A pre-built dashboard covering every metric in the table above is shipped at deploy/grafana/philter-ai-proxy.json. Import it via Grafana → DashboardsNewImport and pick the Prometheus datasource that's scraping philter_proxy_*. The dashboard exposes a datasource template variable so the same JSON works across environments.

If you'd rather build your own, the recipes below are the queries the bundled dashboard uses.

Request rate (requests per second by provider):

sum by (provider) (rate(philter_proxy_requests_total[5m]))

Error rate (% of requests that failed):

sum(rate(philter_proxy_requests_total{status_code=~"5.."}[5m]))
  /
sum(rate(philter_proxy_requests_total[5m]))

p95 request latency by provider:

histogram_quantile(0.95, sum by (provider, le) (rate(philter_proxy_request_duration_seconds_bucket[5m])))

p95 redaction latency by policy:

histogram_quantile(0.95, sum by (policy, le) (rate(philter_proxy_redaction_duration_seconds_bucket[5m])))

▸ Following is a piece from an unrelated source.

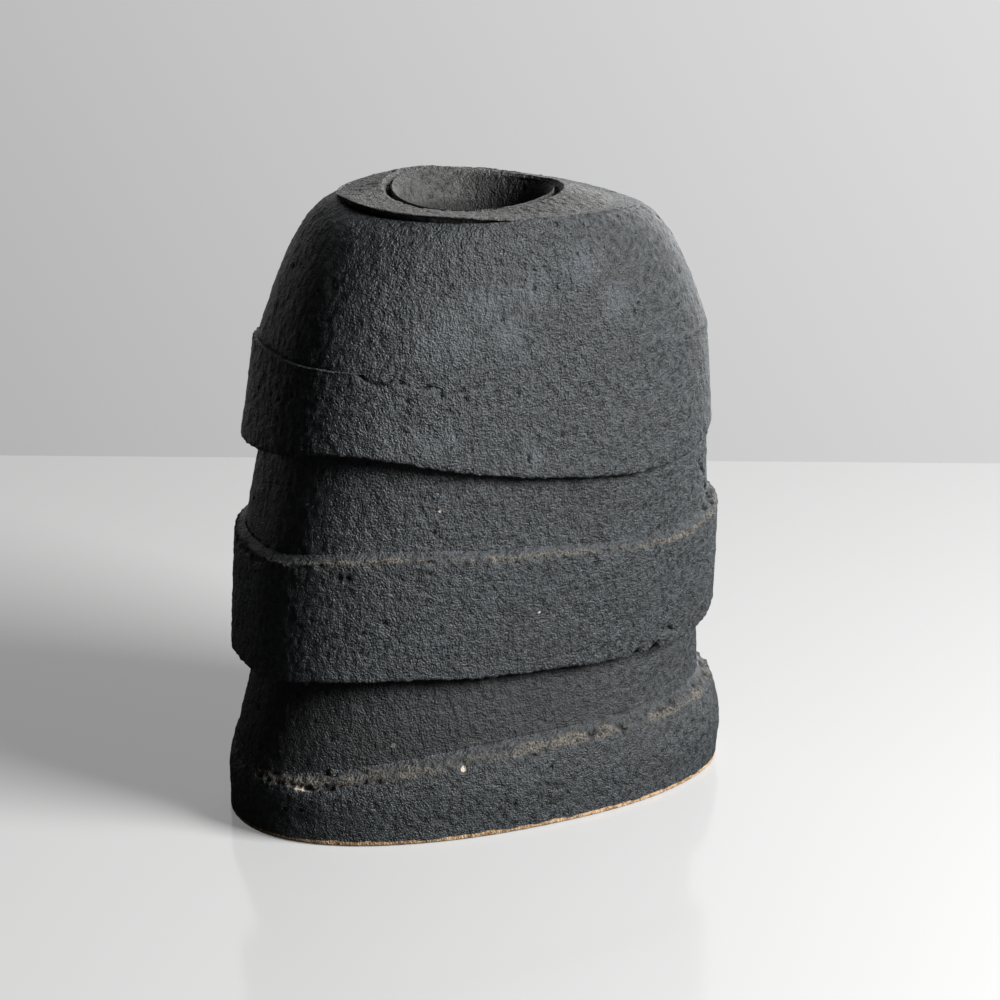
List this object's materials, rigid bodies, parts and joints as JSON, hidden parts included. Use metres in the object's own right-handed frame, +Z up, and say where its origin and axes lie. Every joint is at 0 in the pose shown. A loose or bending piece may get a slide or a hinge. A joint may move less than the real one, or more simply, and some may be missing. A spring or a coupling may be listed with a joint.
{
  "type": "slab-built stoneware vase",
  "caption": "Tall oval slab-built vase stacked from wrapped clay bands, with a domed shoulder, a hanging lip, ledges, and a narrow mouth in a thin collar on the crown.",
  "frame": {"origin": "middle of the flat underside of the foot, on the surface that the vase stands on", "axes": "+Z up to the mouth, X along the length of the oval plan, Y across its depth"},
  "size_m": [0.1544, 0.09, 0.1807],
  "materials": {
    "slipped_clay": "satin black slip over coarse grogged stoneware, brown where it is thin on the ledges",
    "collar_clay": "thin black slip over grogged stoneware, slightly warmer and drier than the walls",
    "bare_clay": "unglazed buff stoneware, dry and matte"
  },
  "bodies": {
    "root": {"floor_slab": "bare_clay", "foot_band": "slipped_clay", "lower_wall": "slipped_clay", "middle_band": "slipped_clay", "upper_wall": "slipped_clay", "skirt_band": "slipped_clay", "shoulder_cap": "slipped_clay", "mouth_collar": "collar_clay", "throat_liner": "collar_clay", "floor_coil": "bare_clay", "waist_coil": "bare_clay", "shoulder_coil": "bare_clay"}
  },
  "joints": []
}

Entities redacted per minute by type:

sum by (entity_type) (rate(philter_proxy_entities_redacted_total[1m])) * 60

Token throughput by provider (tokens per minute):

sum by (provider) (rate(philter_proxy_prompt_tokens_total[5m]) + rate(philter_proxy_completion_tokens_total[5m])) * 60

Prompt vs. completion token split by model:

sum by (model) (rate(philter_proxy_prompt_tokens_total[5m]))
sum by (model) (rate(philter_proxy_completion_tokens_total[5m]))

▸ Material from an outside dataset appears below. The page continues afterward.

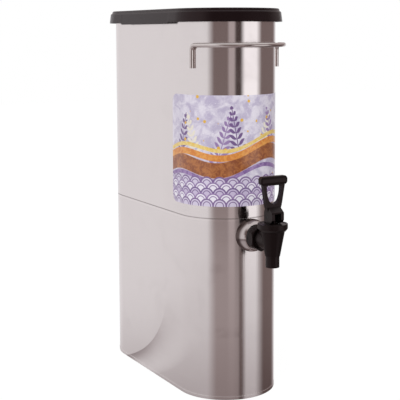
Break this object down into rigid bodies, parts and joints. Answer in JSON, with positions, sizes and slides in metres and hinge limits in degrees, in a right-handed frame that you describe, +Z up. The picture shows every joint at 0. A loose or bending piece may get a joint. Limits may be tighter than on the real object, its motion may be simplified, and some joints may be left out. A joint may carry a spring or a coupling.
{
  "type": "iced tea dispenser",
  "caption": "Tall narrow oval stainless steel drink dispenser with a lift-off lid, a wire handle and a spring-closed lever tap.",
  "frame": {"origin": "centre of the whole's footprint box, on the plane it stands on", "axes": "+Z up, the tap points along -Y, +X to the right seen from the front"},
  "size_m": [0.17, 0.4438, 0.571],
  "materials": {
    "brushed_steel": "fine brushed grain round the body, satin to bright",
    "skirt_steel": "satin brushed grain",
    "wire_steel": "bright drawn wire",
    "polished_steel": "mirror polished",
    "lid_plastic": "fine moulded grain, slight sheen",
    "tap_plastic": "smooth moulded, slight sheen",
    "stem_plastic": "smooth moulded",
    "nylon_washer": "smooth",
    "silicone": "soft translucent white",
    "label_print": "printed film, clear glossy face"
  },
  "bodies": {
    "dispenser": {"tank_shell": "brushed_steel", "tank_bottom": "brushed_steel", "sump_cup": "brushed_steel", "base_skirt": "skirt_steel", "carry_handle": "wire_steel", "front_label": "label_print", "outlet_spud": "polished_steel", "dome_collar": "polished_steel", "shank_washer": "nylon_washer", "jam_nut": "tap_plastic", "shank_seal": "silicone", "tap_body": "tap_plastic", "tap_bonnet": "tap_plastic", "seat_cup": "silicone", "return_spring": "wire_steel"},
    "stem": {"valve_stem": "stem_plastic"},
    "lever": {"tap_lever": "tap_plastic", "lever_pin": "polished_steel"},
    "lid": {"lid": "lid_plastic"}
  },
  "joints": [
    {"name": "stem_lift", "type": "slide", "parent": "dispenser", "child": "stem", "axis": [0, 0, 1], "range_m": [0, 0.004], "deforming": ["return_spring", "seat_cup"]},
    {"name": "lever_tilt", "type": "hinge", "parent": "stem", "child": "lever", "pos_m": [0, -0.2006, 0.281], "axis": [1, 0, 0], "range_deg": [0, 60], "stiffness_Nm_per_rad": 0.06, "springref_deg": -74.48},
    {"name": "lid_lift", "type": "slide", "parent": "dispenser", "child": "lid", "axis": [0, 0, 1], "range_m": [0, 0.15]}
  ],
  "couplings": [
    {"joint": "stem_lift", "follows": "lever_tilt", "m_per_rad": 0.0038197}
  ]
}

Cumulative tokens by provider (useful for cost attribution dashboards):

sum by (provider) (philter_proxy_prompt_tokens_total + philter_proxy_completion_tokens_total)

Philter backend error rate:

rate(philter_proxy_philter_errors_total[5m])

Active in-flight requests:

philter_proxy_active_requests

Concurrency

Utilization (% of the global concurrency ceiling currently in use) - only meaningful when listen.maxConcurrentRequests > 0:

philter_proxy_active_requests
  / on() philter_proxy_concurrency_limit{scope="global"}

Sustained shed rate by scope (rejections/sec from the concurrency guard):

sum by (scope) (rate(philter_proxy_concurrency_shed_total[5m]))

If scope="global" is rising, you have a real capacity problem - scale out horizontally first rather than raising the cap. If only scope="per_key" is rising, talk to that tenant or raise their per-key cap; the global pool is fine.

Alerting rules

groups:
  - name: philter-ai-proxy
    rules:
      - alert: PhilterBackendDown
        expr: rate(philter_proxy_philter_errors_total[5m]) > 0
        for: 1m
        labels:
          severity: critical
        annotations:
          summary: "Philter backend is returning errors"

      - alert: HighUpstreamErrorRate
        expr: |
          sum(rate(philter_proxy_upstream_errors_total[5m])) /
          sum(rate(philter_proxy_requests_total[5m])) > 0.05
        for: 2m
        labels:
          severity: warning
        annotations:
          summary: "More than 5% of upstream requests are failing"

      - alert: HighRedactionLatency
        expr: |
          histogram_quantile(0.95, sum by (le) (rate(philter_proxy_redaction_duration_seconds_bucket[5m]))) > 1
        for: 5m
        labels:
          severity: warning
        annotations:
          summary: "Philter redaction p95 latency exceeds 1 second"

      - alert: ConcurrencyGuardShedding
        expr: rate(philter_proxy_concurrency_shed_total{scope="global"}[5m]) > 0
        for: 2m
        labels:
          severity: warning
        annotations:
          summary: "Proxy is shedding requests at the global concurrency cap - scale out or raise listen.maxConcurrentRequests"